Only in the mind of Sandusky – or the segment of Penn State fans that want Sandusky to be innocent as a way to exonerate Paterno – is a grown man repeatedly showering alone with boys not an act of massive concern. This is especially true after he tearfully promised police he would stop when he barely avoided prosecution three years prior.

Of course, that’s Sandusky, a guy who never stopped. He’s a guy who admitted to NBC that, when it came to physical contact with boys, “maybe I tested boundaries.” Why would anyone test such a thing? He’s a guy who started a charity for at-risk kids but essentially used it as a way to lure the area’s most vulnerable, the often desperate and fatherless who were least likely to resist or report.

Soon, it would be time for the Second Mile summer camp, Sandusky jumping in the pool with all the boys, taking turns tossing them in the air like it was all fun and frivolous games, everyone watching and somehow approving.

“[He’d] kind of [pretend] like he was having trouble getting a good grip,” said a man called “Victim 4” at Sandusky’s 2012 trial. “And as he was grabbing you, he would brush your genitals and then throw you.”

This is why skepticism is always so great in this story, the awful antics that make everything believable.

The image of Sandusky, hiding in plain sight, in the pool with the boys, in the showers with the boys, renting local motel rooms with the boys, testing boundaries with the boys, the gig going on and on and on. This is why the benefit of the doubt was long ago lost, even on accusations begging for backup.
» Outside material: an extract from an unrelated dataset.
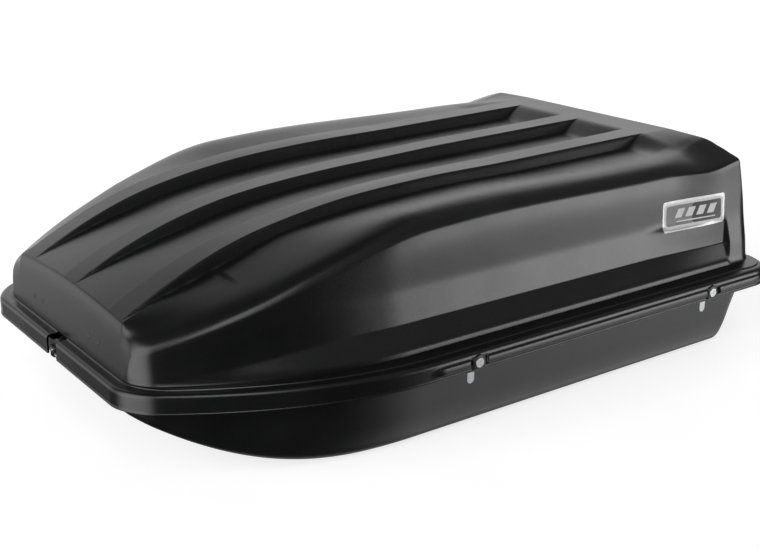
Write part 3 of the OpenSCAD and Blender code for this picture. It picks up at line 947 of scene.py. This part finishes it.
# ---- hardware from the CAD frame -------------------------------------------------------------
def dress(node, material, bevel=0.0):
    """Gives a CAD node its finish and softens its edges."""
    obj = frame["nodes"][node]
    for k in range(len(obj.material_slots)):
        obj.material_slots[k].material = material
    if not obj.material_slots:
        obj.data.materials.append(material)
    if bevel:
        weld = obj.modifiers.new("weld", "WELD")
        weld.merge_threshold = 0.00002
        soften = obj.modifiers.new("soften", "BEVEL")
        soften.width = bevel / MM
        soften.segments = 2
        soften.limit_method = "ANGLE"
        soften.angle_limit = math.radians(40)
        soften.harden_normals = False
    return obj


def dress_hardware():
    chrome = plated_metal("lock_chrome", 0.78, 0.14, 300, 0.01)
    zinc = plated_metal("zinc_plate", 0.62, 0.3, 420, 0.015)
    coat = coated_steel("black_coated_steel", 0.014)
    dress("hinge_lid_plate", coat, 0.25)
    dress("hinge_base_bracket", coat, 0.25)
    dress("hinge_pin", zinc, 0.3)
    dress("hinge_pin_clips", zinc, 0.08)
    dress("hinge_lid_rivets", coat, 0.2)
    dress("hinge_base_rivets", zinc, 0.2)
    dress("lock_housings", chrome, 0.35)
    dress("lock_nuts", zinc, 0.3)
    dress("clamp_plates", coat, 0.3)
    for end in ("front", "rear"):
        for side in ("left", "right"):
            dress(f"lock_plug_{end}_{side}", chrome, 0.2)
            dress(f"lock_cam_{end}_{side}", zinc, 0.2)
            dress(f"cam_screw_{end}_{side}", zinc, 0.2)


# ---- room ------------------------------------------------------------------------------------
def floor_material():
    """A pale sweep that is bright by itself, so that the shadow under the box stays faint."""
    m = Shader("pale_floor")
    m.set(Base_Color=m.blend(m.between(m.noise(3, 2), 0, 1), grey(0.5), grey(0.54)), Roughness=0.9,
          Emission_Color=grey(1.0), Emission_Strength=0.74)
    m.principled.inputs["Specular IOR Level"].default_value = 0.0
    return m.material


FLOOR_HALF = 12000


def build_floor():
    size = FLOOR_HALF
    drop = -BASE_DEPTH - 1
    points = [(-size, -size, drop), (size, -size, drop), (size, size, drop), (-size, size, drop)]
    floor = mesh_object("floor", points, [(0, 1, 2, 3)], floor_material(), smooth=False)
    floor.visible_glossy = False
    floor.visible_diffuse = False
    floor.visible_shadow = False


# Soft-edged panels of light far away round the box. Azimuth 0 is straight behind the box and 90
# is the left side of the car: (middle azimuth, half width, soft edge, lowest elevation, highest
# elevation, soft edge, strength), in degrees.
PANELS = [
    (-62, 38, 14, -30, 32, 8, 0.9),     # pale backdrop beyond the box
    (46, 12, 7, -18, 4, 4, 1.9),        # bright strip along the horizon, right of the backdrop
    (46, 12, 7, -9, 5, 5, 4.1),         # its brightest part
    (37, 6, 4, 4, 14, 4, 1.4),          # its upper left corner
    (20, 30, 10, -60, -18, 8, 0.85),    # floor below that strip
    (178, 26, 10, -30, 45, 10, 3.2),    # big diffuser on the nose side of the camera
    (-127, 23, 8, -14, 22, 8, 1.0),     # reflector left of the nose
    (-92, 30, 12, 30, 52, 8, 0.55),     # upper edge of the backdrop
    (-60, 40, 15, -80, -32, 8, 0.3),    # floor left of the box
    (122, 16, 6, 22, 60, 6, 3.2),       # high lamp over the nose
    (30, 70, 20, 12, 80, 8, 0.17),      # ceiling
]
AMBIENT = 0.03


def direction(azimuth, elevation):
    a = math.radians(azimuth)
    e = math.radians(elevation)
    return Vector((math.sin(a) * math.cos(e), math.cos(a) * math.cos(e), math.sin(e)))


class WorldMath:
    """Arithmetic on the direction a ray leaves in, as nodes."""

    def __init__(self, tree):
        self.tree = tree
        self.toward = tree.nodes.new("ShaderNodeTexCoord").outputs["Generated"]

    def math(self, operation, *values):
        node = self.tree.nodes.new("ShaderNodeMath")
        node.operation = operation
        for value, socket in zip(values, node.inputs):
            if isinstance(value, bpy.types.NodeSocket):
                self.tree.links.new(value, socket)
            else:
                socket.default_value = value
        return node.outputs[0]

    def along(self, vector):
        node = self.tree.nodes.new("ShaderNodeVectorMath")
        node.operation = "DOT_PRODUCT"
        self.tree.links.new(self.toward, node.inputs[0])
        node.inputs[1].default_value = vector
        return node.outputs["Value"]

    def step(self, value, start, end):
        """0 at start and 1 at end, eased; start may lie above end. Both in degrees."""
        node = self.tree.nodes.new("ShaderNodeMapRange")
        node.interpolation_type = "SMOOTHSTEP"
        self.tree.links.new(value, node.inputs["Value"])
        node.inputs["From Min"].default_value = math.radians(start)
        node.inputs["From Max"].default_value = math.radians(end)
        return node.outputs["Result"]


def build_world():
    world = bpy.data.worlds.new("studio")
    bpy.context.scene.world = world
    world.use_nodes = True
    tree = world.node_tree
    background = tree.nodes["Background"]
    background.inputs["Color"].default_value = (1, 1, 1, 1)
    w = WorldMath(tree)
    elevation = w.math("ARCSINE", w.along((0, 0, 1)))
    total = AMBIENT
    for azimuth, half, edge, low, high, edge_up, strength in PANELS:
        aside = w.math("ARCTAN2", w.along(direction(azimuth + 90, 0)), w.along(direction(azimuth, 0)))
        across = w.step(w.math("ABSOLUTE", aside), half + edge, half - edge)
        above = w.step(elevation, low - edge_up, low + edge_up)
        below = w.step(elevation, high + edge_up, high - edge_up)
        share = w.math("MULTIPLY", across, w.math("MULTIPLY", above, below))
        total = w.math("ADD", total, w.math("MULTIPLY", share, strength))
    camera_ray = tree.nodes.new("ShaderNodeLightPath").outputs["Is Camera Ray"]
    choose = tree.nodes.new("ShaderNodeMix")
    tree.links.new(camera_ray, choose.inputs["Factor"])
    tree.links.new(total, choose.inputs[2])
    choose.inputs[3].default_value = 1.0
    tree.links.new(choose.outputs[0], background.inputs["Strength"])


CAMERA_PLACE = (1.8972, -1.3485, 0.9528)
CAMERA_AZIMUTH = 54.2    # degrees from looking straight back along the box
CAMERA_DOWN = 18.93      # degrees below the horizon
CAMERA_LENS = 57.52


def build_camera():
    """Stands in front of and left of the box, looking down on it."""
    azimuth = math.radians(CAMERA_AZIMUTH)
    down = math.radians(CAMERA_DOWN)
    data = bpy.data.cameras.new("camera")
    data.sensor_width = 36
    data.lens = CAMERA_LENS
    data.clip_end = 100
    camera = bpy.data.objects.new("camera", data)
    camera.location = CAMERA_PLACE
    camera.rotation_euler = (math.pi / 2 - down, 0, azimuth)
    bpy.context.scene.collection.objects.link(camera)
    bpy.context.scene.camera = camera


# ---- build -------------------------------------------------------------------------------------
plastic = moulded_plastic()
build_lid(plastic)
build_base(plastic)
build_seal(seal_rubber())
build_label({
    "silver": label_print("label_silver", 0.55, 0.3, 0.6),
    "white": label_print("label_white", 0.75, 0.35),
    "grey": label_print("label_grey", 0.2, 0.35),
    "black": label_print("label_black", 0.008, 0.3),
})
dress_hardware()
build_floor()
build_world()
build_camera()
bpy.context.scene.view_settings.view_transform = "Standard"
Penn State, ever shooting itself in the foot, knew that then didn’t. School officials should’ve just paid out what they thought they owed, not tried to slide it over to the insurance company. They could have avoided the recurring days like these, plunged back into the sewer of disgust, maybe because it’s true, maybe even if it isn’t. Then again, they probably would’ve just argued about putting the statue back up.